The Vampyre is one of the first rockets I ever designed from scratch. This one is a ring-fin. I'm still flying this little rocket, and she amazes people with the sheer speed and altitude she gets.
Still playing with the concept of asymetrical fins, I next designed the Starbow. This design flies acceptably, but it's not really a great flyer. The pictures suck too, this is pre-digital camera days.
Undoubtably the oddest design I've ever done, the Cinderella doesn't look anything like what most people think of as a rocket. She does, however, look like something you'd see in Earth orbit in a Chesley Bonestell painting. The picture shows the prototype, which worked so well I literally flew it to pieces (over 30 flights). She's now hanging from my workshop ceiling. A second model was built and finished with silver paint, but it didn't fly nearly as well. I've also partially constructed an upscaled version to fly on bigger motors.
Finally, the Barenaked Lady was a project that Rachael and I did together. Extremely lightweight despite six fins and her hefty size, she rocks on mid-power motors.
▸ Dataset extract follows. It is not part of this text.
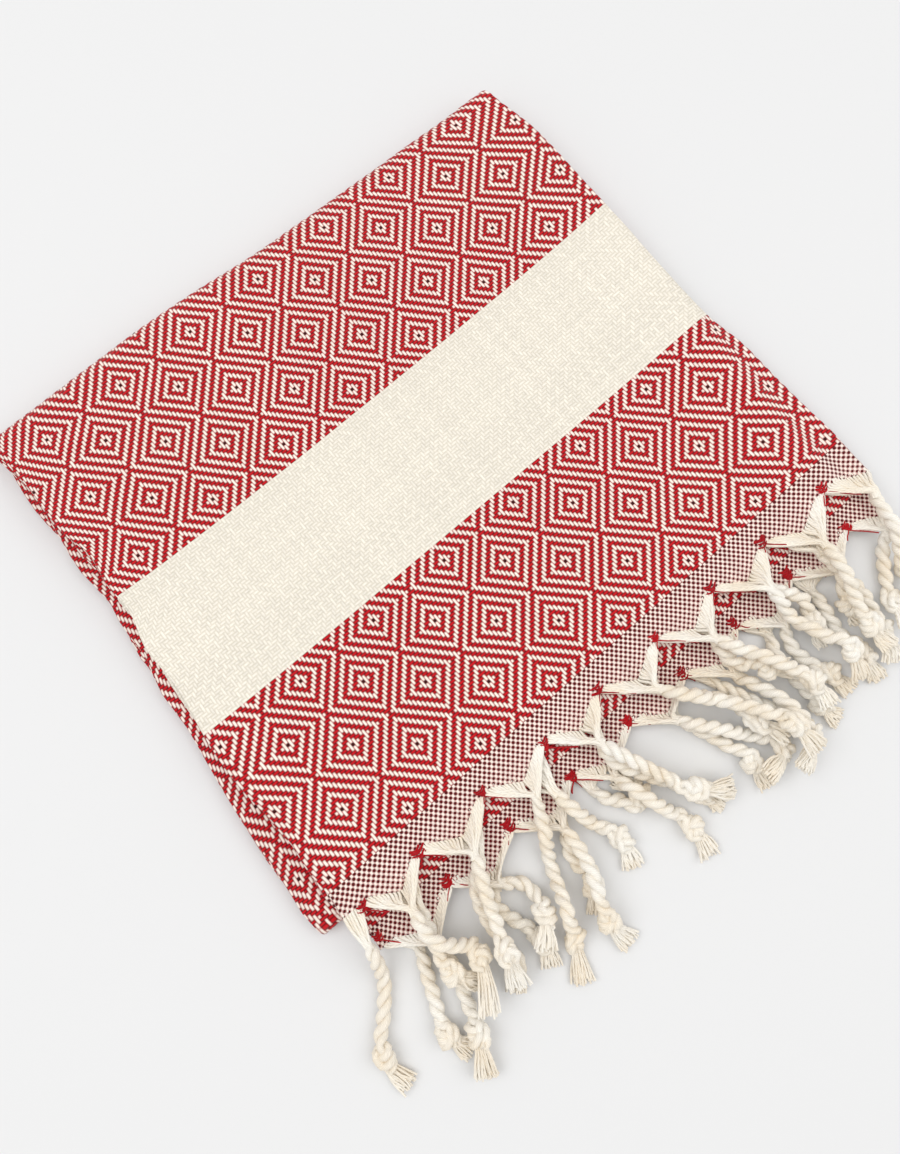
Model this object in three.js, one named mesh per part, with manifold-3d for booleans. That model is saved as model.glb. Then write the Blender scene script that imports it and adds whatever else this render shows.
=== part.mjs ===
// Folded cotton hand towel with a knotted fringe on both ends.
// Millimetres, +Z up. While it is laid out, x runs along the weft with the lengthwise fold at +x, y runs along the
// warp from the upper hem (y = 0) to the far fold, and the cloth rests on z = 0. At the end all of it is moved so
// that the origin is under the middle of its box.
import * as THREE from 'three';
import { mergeVertices } from 'three/addons/utils/BufferGeometryUtils.js';
import Module from 'manifold-3d';

const wasm = await Module();
wasm.setup();

// Sizes of the cloth. Two plies lie on each other in each layer, and four layers lie on each other.
const PLY = 1.2;
const PLY_GAP = 0.5;
const LAYER_GAP = 0.6;
const LAYER = 2 * PLY + PLY_GAP;
const PITCH = LAYER + LAYER_GAP;
const SIDE_RADIUS = (PLY + PLY_GAP) / 2;
const SIDE_TURN = Math.PI * SIDE_RADIUS;
const HALF_WIDTH = 254;
const FLAT_WIDTH = 2 * HALF_WIDTH + SIDE_TURN;
const FAR_TURN = 215.3;
const NEAR_TURN = 1.7;
const UNDER_HEM = 16.5;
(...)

I just realized I don't have pictures posted of another odd-roc we did, named Invader Zim's Song of Doom. She used a funnel for drag stability instead of fins, and the nosecone was a green plastic easter egg with silver alien eyes made from duct tape. This one had problems from the outset. Not with the going up part, but with the coming down part. As in parachutes not wanting to work correctly. She finally destroyed herself by becoming a lawn dart, and we have the video tape to cringe over anytime we want to watch it. Embarrassing.